May 11, 2011

Corp Fin’s Revised “Completion of ’34 Act Filing Review” Notice

Corp Fin has posted a “Division Announcement” on its web page that states:

Beginning May 9, 2011, the letter the Division staff will send to companies upon completion of the review of their Exchange Act filings will contain the following paragraph:

“We have completed our review of your filing[s]. We remind you that our comments or changes to disclosure in response to our comments do not foreclose the Commission from taking any action with respect to the company or the filing[s] and the company may not assert staff comments as a defense in any proceeding initiated by the Commission or any person under the federal securities laws of the United States.

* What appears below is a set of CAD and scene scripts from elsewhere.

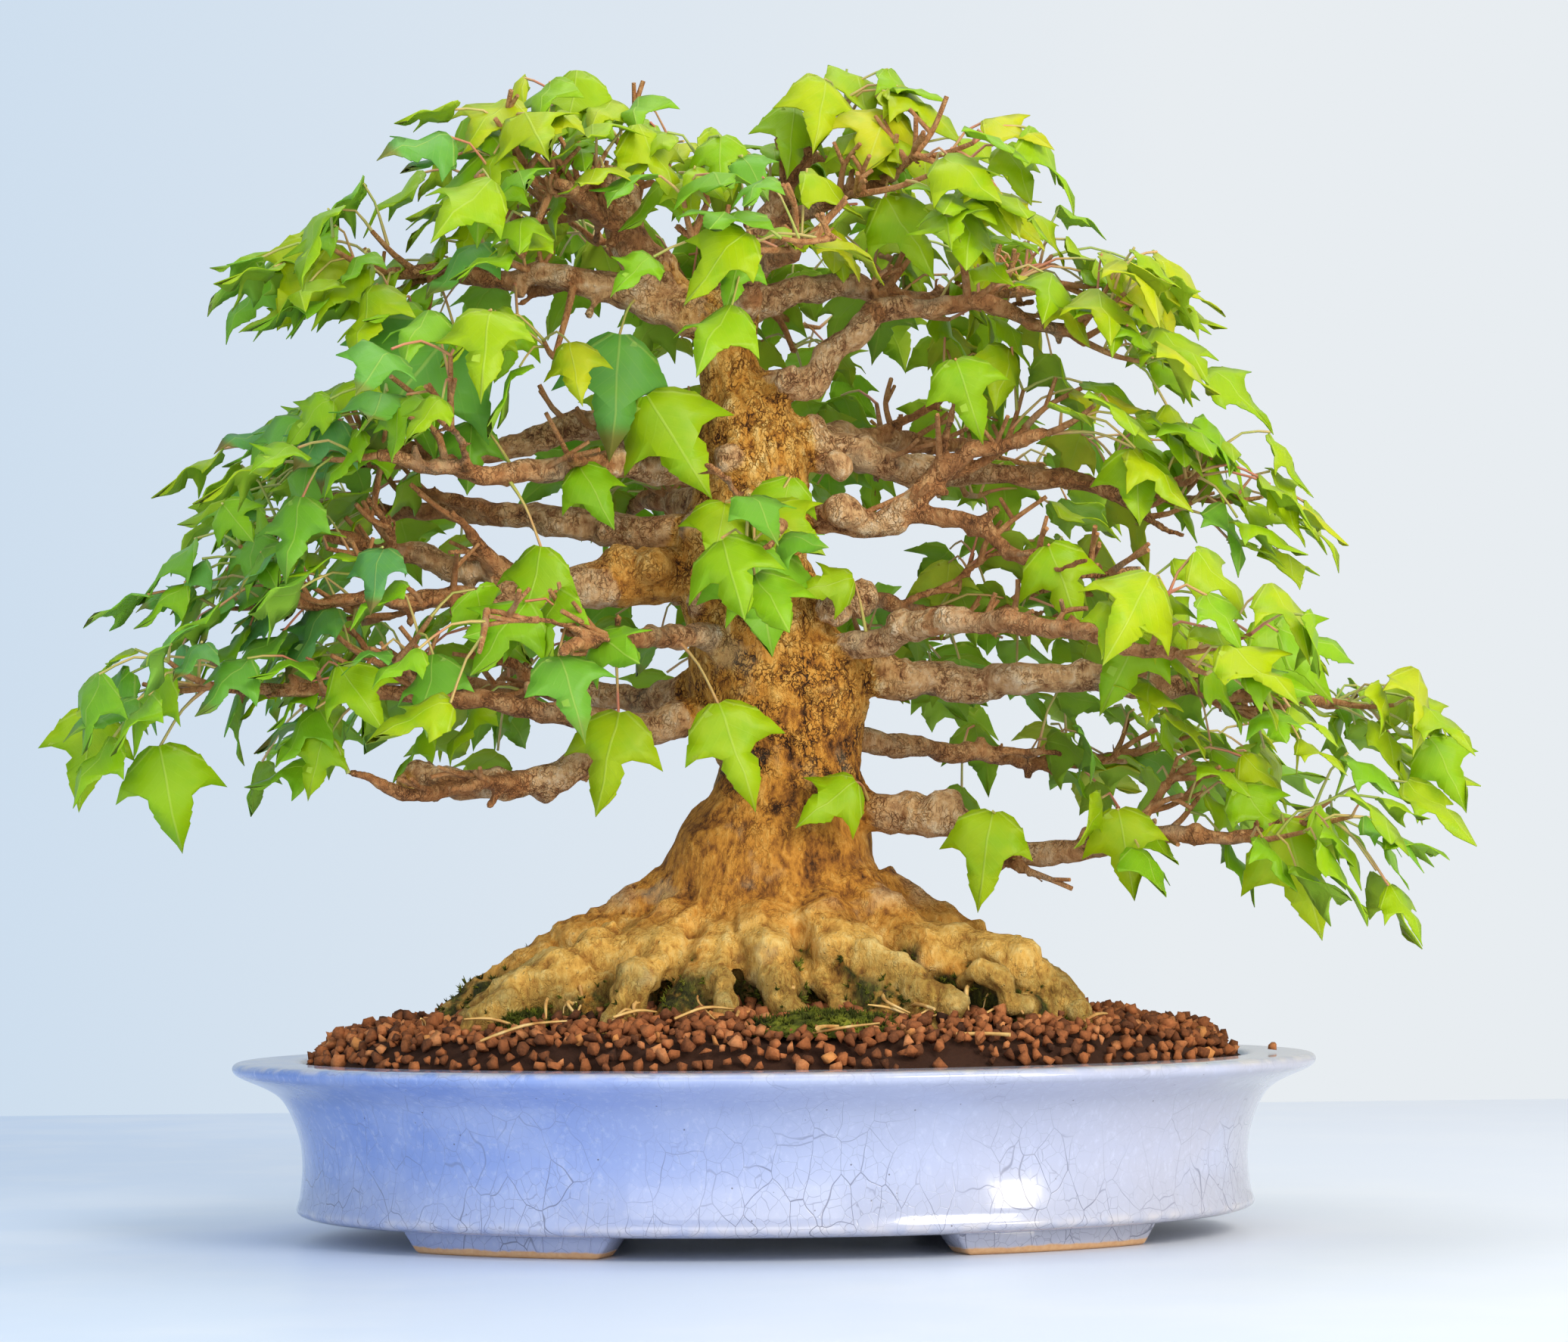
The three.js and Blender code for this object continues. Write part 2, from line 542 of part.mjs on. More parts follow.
function touches(a, b) {
  const p = a.boundingBox();
  const q = b.boundingBox();
  for (let i = 0; i < 3; i++) if (p.min[i] > q.max[i] || q.min[i] > p.max[i]) return false;
  return !a.intersect(b).isEmpty();
}

// ---- the whole object ----
const group = new THREE.Group();
const potBody = makePot();
const woodBody = makeWood();
const roundRoots = union([makeTrunk(gap), ...makeRoots(gap)]);
const soilBody = makeSoil(roundRoots);
const aboveSoil = makeMound(gap); // what lies on the soil stays out of this
const besideRoots = union([makeTrunk(2 * gap), ...makeRoots(2 * gap)]);

group.add(mesh("pot", potBody, looks.glaze));
for (const [end, sy] of [["front", -1], ["back", 1]]) {
  for (const [name, sx] of [["left", -1], ["right", 1]]) {
    group.add(mesh(`foot_${end}_${name}`, makeFoot(sx, sy), looks.glaze));
  }
}
group.add(mesh("soil", soilBody, looks.clay));
group.add(mesh("trunk_and_limbs", woodBody, looks.wood));
for (const [name, side] of [["left", -1], ["right", 1]]) {
  group.add(mesh(`drain_screen_${name}`, makeScreen(side), looks.mesh));
  group.add(mesh(`screen_clip_${name}`, makeClip(side), looks.wire));
}
const onTheSoil = [];
for (const patch of mossPatches) {
  const body = makeMoss(patch, [aboveSoil, besideRoots]);
  onTheSoil.push(body);
  group.add(mesh(patch[0], body, looks.moss));
}
for (const stalk of droppedStalks) {
  const body = makeDroppedStalk(stalk, union([aboveSoil, ...onTheSoil]));
  onTheSoil.push(body);
  group.add(mesh(stalk[0], body, looks.stalk));
}

const shootRandom = dice(5);
const taken = [woodBody, soilBody, potBody, ...onTheSoil]; // what no leaf may touch
for (const [name, points, count] of limbs) {
  const ends = forks.get(name).map(({ end, heading }) => [end, heading]);
  if (count >= 0) {
    const lastTwo = aboveRim(points.slice(-2)).map(([x, y, z]) => new THREE.Vector3(x, y, z));
    const [before, tip] = lastTwo;
    ends.unshift([tip, tip.clone().sub(before).normalize()]);
  }
  ends.forEach(([base, heading], i) => {
    const body = makeShoot(base, heading, taken, shootRandom);
    if (!body) return;
    taken.push(body);
    group.add(mesh(`shoot_${name}_${i + 1}`, body, looks.leaf));
  });
}

// The whole tree stands over the origin by its own outline, whatever the limbs' lengths.
const outline = new THREE.Box3().setFromObject(group);
const middle = outline.getCenter(new THREE.Vector3());
group.position.set(-middle.x, -middle.y, -outline.min.z);

export default group;
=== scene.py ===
import math
import random

import bmesh
import bpy
from mathutils import Matrix, Quaternion, Vector, noise
from mathutils.bvhtree import BVHTree
from mathutils.kdtree import KDTree


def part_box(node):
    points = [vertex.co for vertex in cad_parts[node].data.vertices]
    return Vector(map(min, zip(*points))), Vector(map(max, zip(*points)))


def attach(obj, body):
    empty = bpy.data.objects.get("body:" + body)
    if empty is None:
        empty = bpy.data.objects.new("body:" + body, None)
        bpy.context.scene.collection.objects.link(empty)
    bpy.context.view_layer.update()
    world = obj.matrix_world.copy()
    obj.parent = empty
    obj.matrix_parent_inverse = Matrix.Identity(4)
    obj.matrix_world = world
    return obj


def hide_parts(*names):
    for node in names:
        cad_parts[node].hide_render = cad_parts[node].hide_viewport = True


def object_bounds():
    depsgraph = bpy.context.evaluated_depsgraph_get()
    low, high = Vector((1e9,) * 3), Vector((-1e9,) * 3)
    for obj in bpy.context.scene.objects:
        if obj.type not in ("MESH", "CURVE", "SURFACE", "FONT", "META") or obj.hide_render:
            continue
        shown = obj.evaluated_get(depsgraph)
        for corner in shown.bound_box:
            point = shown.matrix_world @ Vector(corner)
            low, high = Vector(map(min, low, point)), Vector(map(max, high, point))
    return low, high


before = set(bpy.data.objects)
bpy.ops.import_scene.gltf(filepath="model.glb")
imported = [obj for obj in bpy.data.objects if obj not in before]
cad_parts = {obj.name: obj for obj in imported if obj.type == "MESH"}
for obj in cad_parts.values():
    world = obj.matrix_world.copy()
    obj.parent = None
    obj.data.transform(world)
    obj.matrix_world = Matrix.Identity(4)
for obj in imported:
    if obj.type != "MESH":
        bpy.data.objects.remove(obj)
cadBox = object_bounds()

mm = 0.001
potLow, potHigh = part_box("pot")
potMiddle = Vector(((potLow.x + potHigh.x) / 2, (potLow.y + potHigh.y) / 2, 0))
toFrame = Matrix.Translation(potMiddle) @ Matrix.Scale(mm, 4)
toModel = toFrame.inverted()
rimZ = potHigh.z / mm


def nodesNamed(start):
    return sorted(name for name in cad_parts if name.startswith(start))


def boxMiddle(name):
    low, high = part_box(name)
    return toModel @ ((low + high) / 2)


def smoothStep(low, high, value):
    t = min(max((value - low) / (high - low), 0), 1)
    return t * t * (3 - 2 * t)


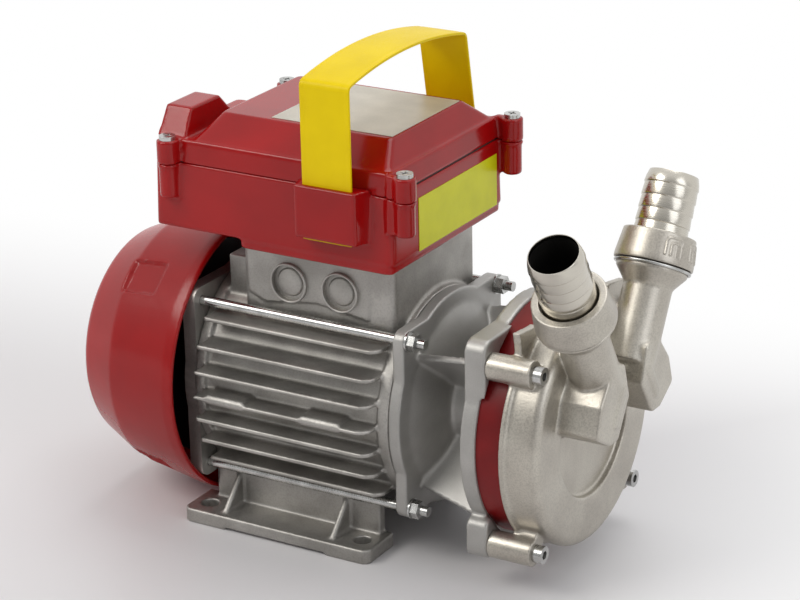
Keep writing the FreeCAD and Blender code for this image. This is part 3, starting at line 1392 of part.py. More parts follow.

We urge all persons who are responsible for the accuracy and adequacy of the disclosure in the filing[s] to be certain that the filing[s] include[s] the information the Securities Exchange Act of 1934 and all applicable rules require.”

As Corp Fin’s notice merely repeats the Tandy language that companies already provide when they respond to Staff comments, that’s not really news. But the real news may be that Corp Fin may start regularly using this “Division Announcements” avenue to communicate with us…

Capital-Raising Reform: SEC Chair Schapiro Testifies Before the House

A month ago, I blogged about the back and forth letters between SEC Chair Schapiro and Rep. Darrell Issa on capital-raising reform, particularly for pre-IPOs. Below is an excerpt from near the end of Chair Schapiro’s testimony that she delivered yesterday before the House Committee on Oversight and Government Reform. In her testimony, Chair Schapiro lays out a list of potential rulemakings in the capital-raising area that could happen in the near future (here’s a related Mercury News article):

As discussed above, I recently asked the staff to take a fresh look at our offering rules in light of changes in the operation of the markets, advances in technology and the acceleration in the pace of communications. I also requested that the staff think creatively about what the SEC can do to encourage capital formation, particularly for small businesses, while maintaining important investor protections. Areas of focus for the staff will include:

– the restrictions on communications in initial public offerings;

– whether the general solicitation ban should be revisited in light of current technologies, capital-raising trends and our mandates to protect investors and facilitate capital formation;

– the number of shareholders that trigger public reporting, including questions surrounding the use of special purpose vehicles that hold securities of a private company for groups of investors; and

– regulatory questions posed by new capital raising strategies.

In conducting this review, we will solicit input and data from multiple sources, including small businesses, investor groups and the public-at-large. The review will include evaluating the recommendations of our annual SEC Government-Business Forum on Small Business Capital Formation, as well as suggestions we receive through an e-mail box we recently created on our website. In addition, I expect our efforts to benefit from the input of the new Advisory Committee on Small and Emerging Companies the Commission is in the process of forming, which will provide a formal mechanism for the Commission to receive advice and recommendations about regulatory programs that affect privately held small businesses and small publicly traded companies.

Use of iPads for Board Materials Delivery

Once the iPad 3 hits stores later this year, I believe the movement of tablets replacing laptops will accelerate and the manner in which many of us work will dramatically change – including in the boardroom. In this podcast, Kris Veaco of the Veaco Group runs down some frequently-asked questions about how to use iPads for delivery of board materials (here are supplemental materials: “Tips for Successful Implementation of E-Portals“; “Sample Laptop Directions for Directors“: “Society Presentation from Gina Merritt-Epps“), including:

– How are iPads being used as a way for directors to receive and view Board materials?
– How many directors are using iPads right now?
– What tips do you have for transitioning to iPads for board materials delivery?